We want to create a self-improving system; a system for our schools that has new creative and intellectual energy, that is curious and wants to learn, that respects and listens to the evidence and that feels it has the agency to make change and the accountability to drive improvement. My amendment would achieve the Government’s goal of consistency in the way in which academies and maintained schools are treated, but would give the same freedoms to both high-performing academies and high-performing maintained schools. I think I am right in saying that this is the work of the noble Baroness, Lady Morris of Yardley, when she was Secretary of State, and my amendment gives the Government the chance to complete her work.

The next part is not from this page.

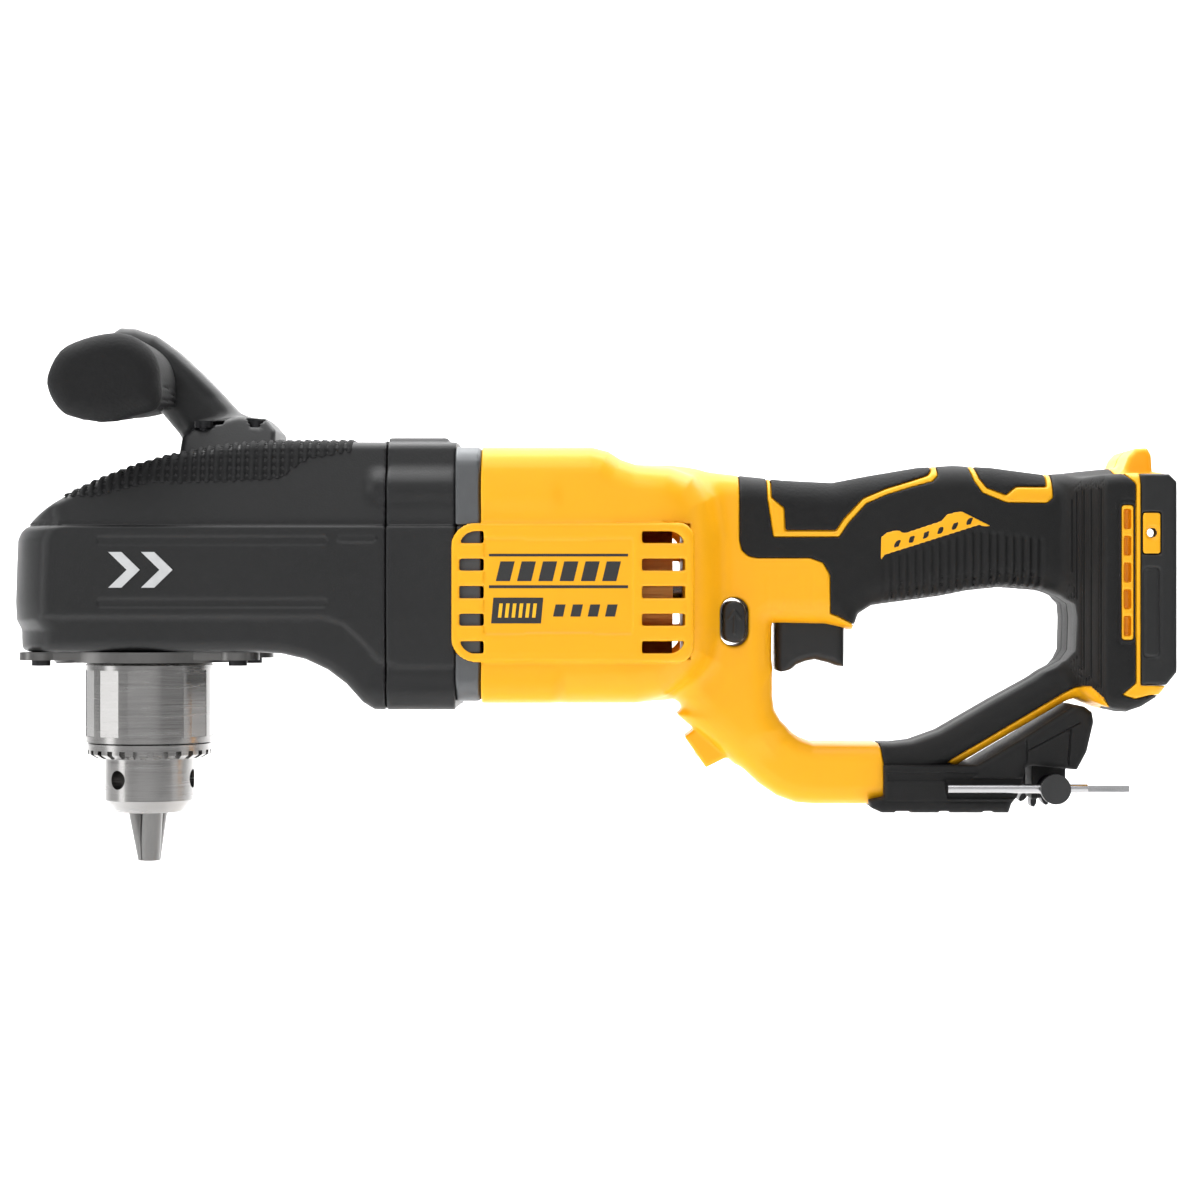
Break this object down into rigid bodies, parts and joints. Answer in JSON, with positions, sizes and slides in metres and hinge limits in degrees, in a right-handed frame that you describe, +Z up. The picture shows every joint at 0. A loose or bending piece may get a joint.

It would achieve that goal by increasing autonomy, rather than increasing central control. Our nation and our Government face a huge challenge in improving public services, and I urge the Minister to consider this carefully. Education was the area that saw the greatest improvements under the previous Government, and where the autonomy and accountability principle was tested at scale. Not every trust has used its freedoms at all and not every trust used them well, but the most successful trusts, particularly for disadvantaged children, did not just use those freedoms well but used them brilliantly. Our accountability systems have developed to address those that did not. Why would not the Government want to see more of this? At a time when we need to see the same outburst of creativity and effective practice in relation to special educational needs and disabilities, for example, this is surely an obvious choice.

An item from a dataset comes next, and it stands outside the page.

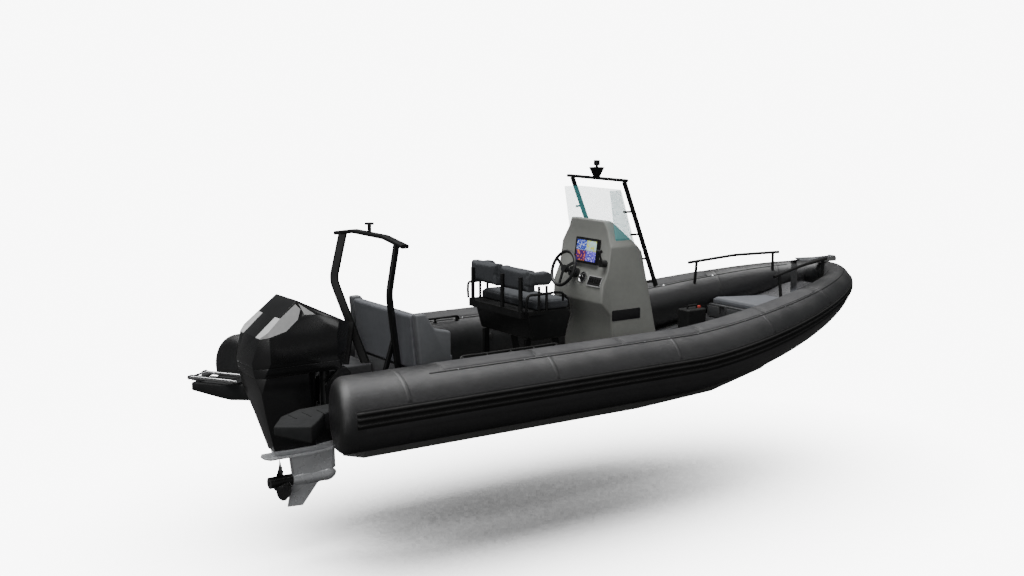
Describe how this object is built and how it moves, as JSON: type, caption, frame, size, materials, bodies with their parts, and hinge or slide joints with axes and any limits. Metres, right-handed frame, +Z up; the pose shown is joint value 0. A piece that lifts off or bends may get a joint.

If the Government reject my amendment, which would simply implement their own party’s legislation, we will all be left thinking that we should judge the Government by what they do and not by what they say. What do all the warm words about academies mean in reality if the actions of the Government go in the opposite direction? This is an acid test of their vision. I support the amendments in my name in this group and oppose Clause 56 standing part of the Bill.